Public web scraping scripts for the University of Toronto.

https://pypi.python.org/pypi/uoftscrapers

MIT License

48 stars 14 forks source link

Library information scraper #31

Closed qasim closed 8 years ago

qasim commented 8 years ago

https://onesearch.library.utoronto.ca/visit

Most libraries at UofT aren't whole buildings, here's a list of libraries that /are/ buildings but also inside other buildings.

Library names, location (we'd have to map these to building IDs to minimize duplicate information), operating hours, photo, website URL, description, "collection strengths", and "how to access".

g3wanghc commented 8 years ago

@qasim I'm down to work on this one.

qasim commented 8 years ago

It's yours!

g3wanghc commented 8 years ago

Invite me to cobalt? :V

g3wanghc commented 8 years ago

Just had a chance to take a look at the actual site. All hours, Collection strengths and How to access are optional fields that may not exist. All hours is actually a link to a calendar, should we just provide the link?

@qasim Do we have a public API key without rate-limiting for GET buildings/search/?q={{address}}&key={{public_key}}?

g3wanghc commented 8 years ago

Libraries have 2 links. e.g. "Health Science Information Consortium of Toronto"

/content/health-science-information-consortium-toronto /library-info/HSICT

And don't necessarily have a Description, and sometimes would contain a Teaser text.

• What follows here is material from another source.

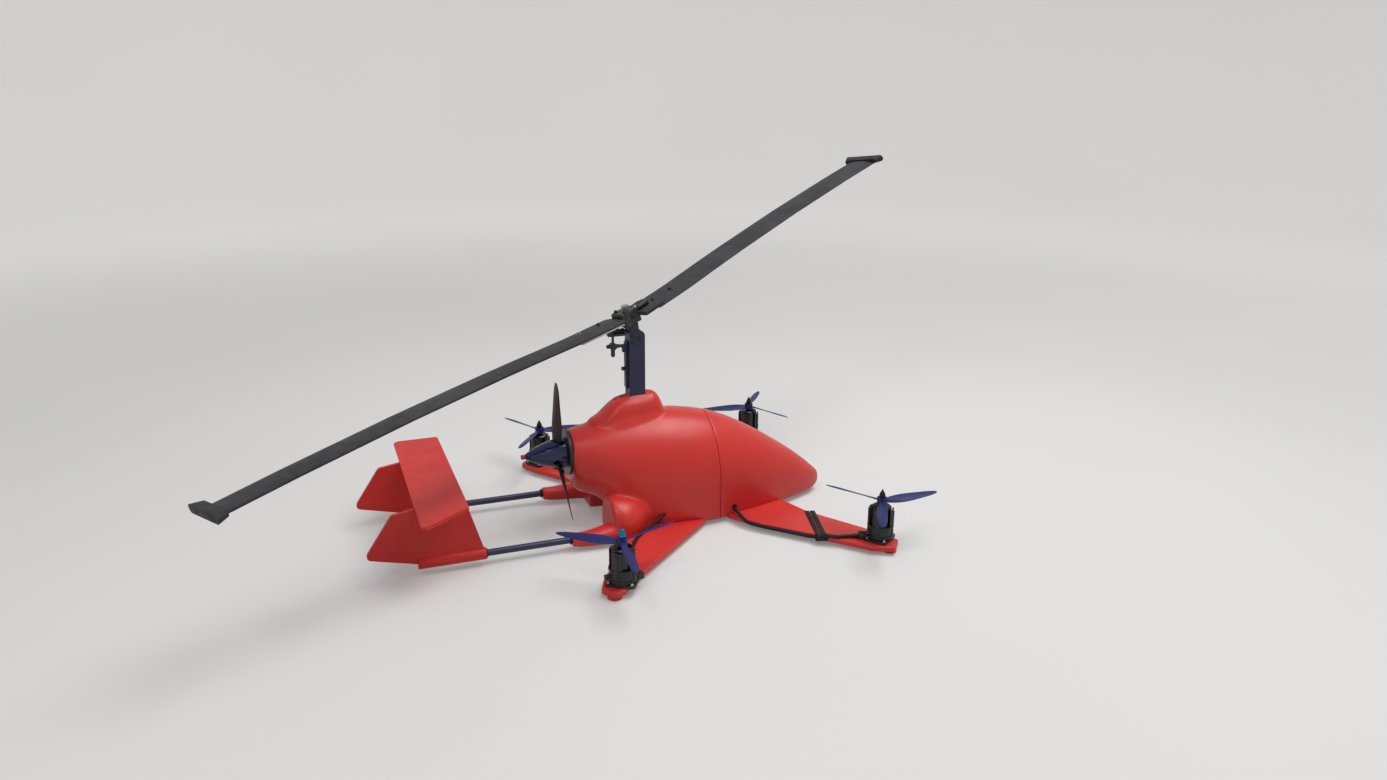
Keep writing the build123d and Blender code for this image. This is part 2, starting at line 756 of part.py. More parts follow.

qasim commented 8 years ago

We have no way of requesting API for scrapers yet. It's on the roadmap though.

On average is there enough information? If not, we may just call it here and not scrape libraries.

As for hours, I saw that they had the link to the calendar. If we do continue to scrape, we could do 1 week of the calendar and have similar hours structure as the Food scraper does

g3wanghc commented 8 years ago

On average, there's usually enough information.

I will take your advice on the calendar thing. It doesn't look like too much work. ¯(ツ)/¯